Aōdō Denzen (亜欧堂 田善) was a Japanese painter and copperplate engraver. A leading figure in Japanese painting during the late Edo period, he is credited with introducing Western painting to Japan.

== Biography ==

=== Early life ===
Aōdō was born Zenkichi Nagata (永田 善吉, Nagata Zenkichi) in 1748 in Sukagawa, Mutsu Province (now Fukushima Prefecture), Japan. He was the second son of Sōshirō Nagata, a wealthy farm implement dealer. Upon the death of his father, he helped his older brother, Jokichi, who was a dyer, for a long time. Jokichi had a penchant for painting, and while working in the family business, Zenkichi learned painting from him.

=== Painting career ===
In his painting career, Aōdō employed Western-style painting techniques such as perspective and shading to achieve Western-style copperplate engraving.

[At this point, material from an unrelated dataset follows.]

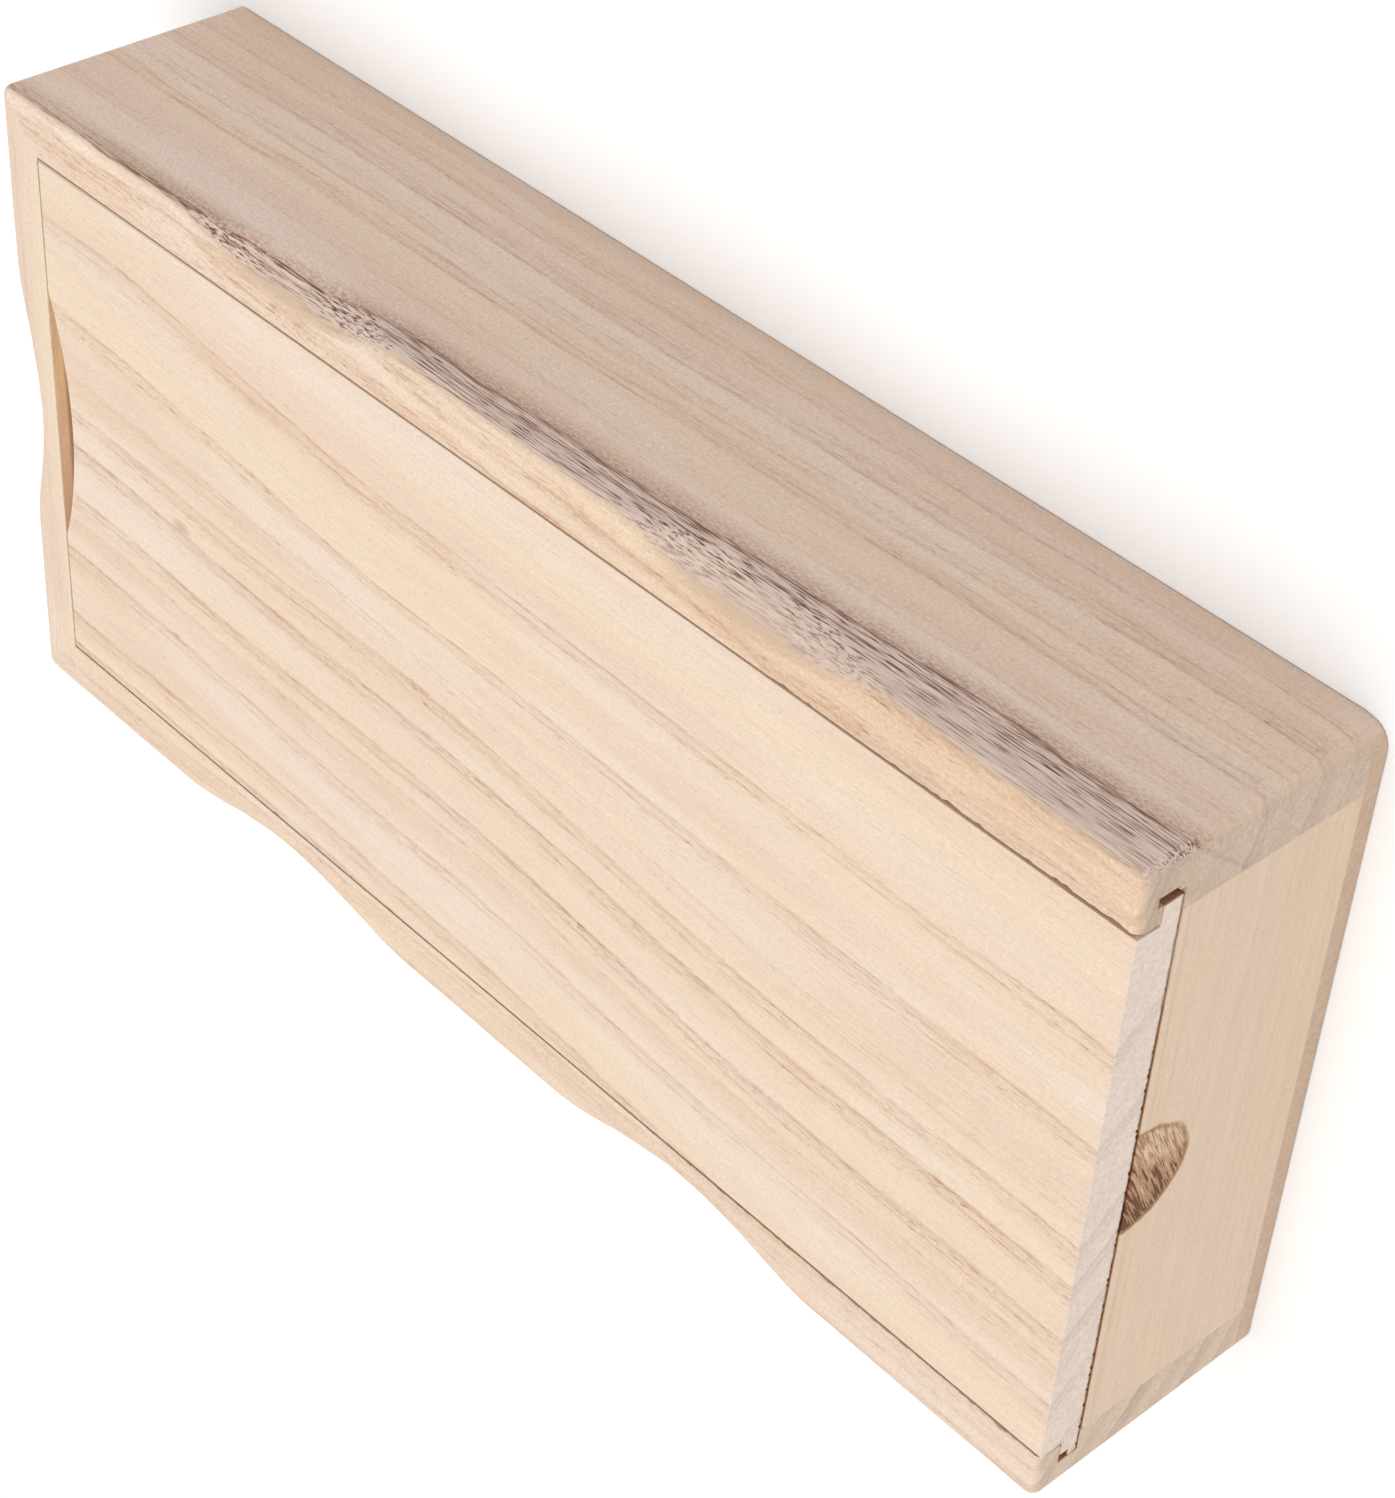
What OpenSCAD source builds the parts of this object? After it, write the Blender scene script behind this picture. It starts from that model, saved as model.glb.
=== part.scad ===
// Wooden box with a sliding lid.
//
// The box lies flat on its bottom board. X runs along its length, towards the
// front where the lid slides out, Y across it and Z up. The origin is at the
// middle of the underside. Two side boards and the back board are cut from one
// grooved strip and meet in mitres at the back. A lower front panel stands
// between the side boards, so that the lid passes over it. The lid's tongue
// runs in the groove under the walls' lips, and its face lies level with them.
// Shallow scoops are carved into the outer upper edge of the three walls.

/* [Box] */
// Outside length, along the way the lid slides
box_l = 210; // [140:1:400]
// Outside width
box_w = 100; // [70:1:240]
// Outside height, from the table to the face of the lid
box_h = 40; // [25:0.5:120]

/* [Boards] */
// Thickness of the side boards and the back board
wall_t = 8; // [7:0.1:14]
// Thickness of the front panel
panel_t = 8; // [4:0.1:14]
// Thickness of the bottom board
bottom_t = 3; // [2:0.1:8]
// Radius of the upright outer corners
corner_r = 2; // [0.5:0.1:3]
// Radius of the outer upper edge of the walls
arris_r = 1.2; // [0.4:0.1:1.6]
// Radius of the lower edge of the bottom board
base_r = 0.8; // [0.3:0.1:1.5]
// Bevel on the upper outer edge of the front panel
panel_bevel = 1; // [0.2:0.1:1.5]

/* [Lid] */
// Thickness of the lid
lid_t = 7; // [5.5:0.1:10]
// Height of the walls' lips over the tongue of the lid
lip_t = 3.6; // [2.5:0.1:4]
// Depth of the groove, from the inner face of the walls
groove_d = 3.4; // [2:0.1:4]
// Play between the tongue and each face of the groove
tongue_play = 0.15; // [0.05:0.05:0.4]
// Gap between the lid's face and the lips round it
rim_gap = 0.3; // [0.15:0.05:0.8]
// Gap between the underside of the lid and the front panel
panel_gap = 0.5; // [0.2:0.05:1]
// Bevel on the front edges of the lid's face
lid_bevel = 0.5; // [0.2:0.1:1]

/* [Thumb notch] */
// Length of the crescent cut into the back edge of the lid
notch_l = 43; // [20:1:60]
// Depth of the crescent, from the edge of the back lip
notch_d = 4.4; // [2:0.1:8]

/* [Carved edge] */
// Length of each scoop on the side boards
scoop_l = 45; // [20:1:60]
// Distance of the side scoops' middles from the middle of the box
scoop_pos = 41.5; // [31:0.5:60]
// Length of the one scoop on the back board
back_scoop_l = 45; // [20:1:60]
// How far a scoop cuts in across the rim
scoop_in = 4; // [2:0.1:4.5]
// How far a scoop runs down the outer face
scoop_down = 6; // [3:0.1:9]

/* [Hidden] */

eps = 1; // how far a cutter stands out of the wood
round_fn = 64;
scoop_fn = 240;

back_x = -box_l / 2;
front_x = box_l / 2;
side_y = box_w / 2;
wall_h = box_h - bottom_t;

// Inner faces of the walls
inner_back_x = back_x + wall_t;
inner_y = side_y - wall_t;

// The lid, and the groove that its tongue runs in
lid_z = box_h - lid_t;
tongue_t = lid_t - lip_t - tongue_play;
groove_z = lid_z - tongue_play;
groove_h = lid_t - lip_t + tongue_play;
tongue_reach = groove_d - tongue_play;

// Front panel
panel_z = bottom_t;
panel_h = lid_z - panel_gap - bottom_t;

// Depth of a scoop square to its slope
scoop_slope = norm([scoop_in, scoop_down]);
scoop_depth = scoop_in * scoop_down / scoop_slope;

// Radius of the arc with this chord and this rise in its middle
function arc_radius(chord, rise) = (pow(chord / 2, 2) + rise * rise) / (2 * rise);

// Outline of the box seen from above, with round corners
module outline() {
    square([box_l - 2 * corner_r, box_w], center = true);
    square([box_l, box_w - 2 * corner_r], center = true);
    for (x = [back_x + corner_r, front_x - corner_r], y = [-1, 1] * (side_y - corner_r))
        translate([x, y]) circle(r = corner_r, $fn = round_fn);
}

// Waste that rounds an edge lying along X, with the wood at -Y and -Z
module edge_waste(length, r) {
    rotate([90, 0, 90])
        linear_extrude(length, center = true)
            difference() {
                translate([-r, -r]) square(r + eps);
                translate([-r, -r]) circle(r = r, $fn = round_fn);
            }
}

// Waste of one scoop across an edge lying along X, with the wood at -Y and -Z
module scoop_waste(length) {
    r = arc_radius(length, scoop_depth);
    translate([0, -scoop_in / 2, -scoop_down / 2])
        rotate([atan(scoop_in / scoop_down), 0, 0])
            translate([0, r, 0])
                cylinder(r = r, h = 2 * scoop_slope + 2 * eps, center = true, $fn = scoop_fn);
}

// The groove that runs round the two sides and the back
module groove_waste() {
    translate([inner_back_x - groove_d, -inner_y - groove_d, groove_z])
        cube([front_x - inner_back_x + groove_d + eps, 2 * (inner_y + groove_d), groove_h]);
}

// Board standing on the bottom board over a plan given as a child
module wall_board() {
    difference() {
        translate([0, 0, bottom_t])
            linear_extrude(wall_h)
                intersection() {
                    outline();
                    children();
                }
        groove_waste();
    }
}

// Side board at +Y, mitred at the back
module side_board() {
    difference() {
        wall_board()
            polygon([[back_x, side_y], [front_x, side_y], [front_x, inner_y], [inner_back_x, inner_y]]);
        translate([0, side_y, box_h]) {
            edge_waste(box_l + 2 * eps, arris_r);
            for (x = [-scoop_pos, scoop_pos])
                translate([x, 0, 0]) scoop_waste(scoop_l);
        }
    }
}

module right_side() {
    color("BurlyWood") side_board();
}

module left_side() {
    color("Wheat") mirror([0, 1, 0]) side_board();
}

// Board across the back, mitred at both ends
module back_board() {
    color("NavajoWhite")
        difference() {
            wall_board()
                polygon([[back_x, -side_y], [inner_back_x, -inner_y], [inner_back_x, inner_y], [back_x, side_y]]);
            translate([back_x, 0, box_h])
                rotate([0, 0, 90]) {
                    edge_waste(box_w + 2 * eps, arris_r);
                    scoop_waste(back_scoop_l);
                }
        }
}

// Low panel between the side boards, under the path of the lid
module front_panel() {
    color("Bisque")
        translate([front_x, 0, panel_z])
            rotate([90, 0, 0])
                linear_extrude(2 * inner_y, center = true)
                    polygon([
                        [-panel_t, 0], [0, 0], [0, panel_h - panel_bevel],
                        [-panel_bevel, panel_h], [-panel_t, panel_h]
                    ]);
}

// Thin board glued under the walls and the front panel
module bottom_board() {
    color("Tan")
        difference() {
            linear_extrude(bottom_t) outline();
            for (turn = [0, 180])
                rotate([0, 0, turn]) {
                    translate([0, side_y, 0]) mirror([0, 0, 1]) edge_waste(box_l + 2 * eps, base_r);
                    translate([front_x, 0, 0]) mirror([0, 0, 1]) rotate([0, 0, -90])
                        edge_waste(box_w + 2 * eps, base_r);
                }
        }
}

// Flat plate of the lid, from its back edge to the front, reaching over the edge
// of the groove by so much on three sides
module lid_plate(reach, z, height) {
    plate_x = inner_back_x - reach;
    translate([plate_x, -inner_y - reach, z])
        cube([front_x - plate_x, 2 * (inner_y + reach), height]);
}

// Sliding lid: a tongue on three sides, a face that lies level with the lips,
// and a crescent for the thumb, cut into its back edge down to the tongue
module lid() {
    notch_r = arc_radius(notch_l, notch_d);
    color("AntiqueWhite")
        difference() {
            union() {
                lid_plate(tongue_reach, lid_z, tongue_t);
                lid_plate(-rim_gap, lid_z, lid_t);
            }
            translate([inner_back_x + notch_d - notch_r, 0, lid_z + tongue_t])
                cylinder(r = notch_r, h = lid_t - tongue_t + eps, $fn = scoop_fn);
            translate([front_x, 0, box_h])
                rotate([0, 45, 0])
                    cube([lid_bevel * sqrt(2), box_w, lid_bevel * sqrt(2)], center = true);
        }
}

right_side();
left_side();
back_board();
front_panel();
bottom_board();
lid();
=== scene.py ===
"""A small box of bare pale wood with a sliding lid and carved scoops along its rim.

The box lies flat, X runs towards the front where the lid slides out, and Z is up.
"""

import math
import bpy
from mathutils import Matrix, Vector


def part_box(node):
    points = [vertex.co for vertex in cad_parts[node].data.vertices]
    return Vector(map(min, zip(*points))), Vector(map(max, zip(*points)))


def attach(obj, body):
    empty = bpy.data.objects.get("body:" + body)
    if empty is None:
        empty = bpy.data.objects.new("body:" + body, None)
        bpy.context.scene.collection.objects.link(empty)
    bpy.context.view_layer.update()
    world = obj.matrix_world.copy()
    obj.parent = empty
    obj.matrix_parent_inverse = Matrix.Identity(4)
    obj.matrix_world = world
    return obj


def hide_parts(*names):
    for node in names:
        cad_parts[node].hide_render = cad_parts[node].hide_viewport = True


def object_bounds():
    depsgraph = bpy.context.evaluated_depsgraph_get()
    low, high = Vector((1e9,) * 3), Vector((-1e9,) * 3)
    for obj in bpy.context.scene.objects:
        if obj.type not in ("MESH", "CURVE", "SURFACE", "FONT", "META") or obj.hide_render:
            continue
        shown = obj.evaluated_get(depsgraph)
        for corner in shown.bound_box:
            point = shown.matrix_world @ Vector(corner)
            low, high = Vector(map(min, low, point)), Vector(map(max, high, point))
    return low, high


bl_info = {
    "name": "Sliding lid wooden box",
    "version": (1, 0, 0),
    "blender": (4, 5, 0),
    "location": "View3D > Sidebar > Wooden box",
    "description": "Builds a small wooden box with a sliding lid and a carved rim",
    "category": "Object",
}

import bmesh
import bpy
from mathutils import Matrix, Vector, noise

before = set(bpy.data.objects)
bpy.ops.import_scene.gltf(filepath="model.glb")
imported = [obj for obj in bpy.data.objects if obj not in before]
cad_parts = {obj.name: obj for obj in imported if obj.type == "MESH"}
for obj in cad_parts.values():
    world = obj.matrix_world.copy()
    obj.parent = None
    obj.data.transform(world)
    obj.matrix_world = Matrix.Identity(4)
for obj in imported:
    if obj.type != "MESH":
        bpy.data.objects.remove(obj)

MM = 0.001
CAD_BOX = [list(corner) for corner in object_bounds()]
LOW, HIGH = (Vector(corner) for corner in CAD_BOX)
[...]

Adding Edo customs to Shiba Kokan's Western-style landscape paintings, he discovered new landscapes and perfected Western-style landscape copperplate engravings.

== Legacy ==
Sadaki Ota's Aōdō Denzen Collection, owned by the Sukagawa museum, was declared an important culturally significant in 1986. In 2001, Eiji Tsuburaya biographers cited Aōdō as an ancestor of Tsuburaya, claiming Tsuburaya inherited Aōdō's dexterity.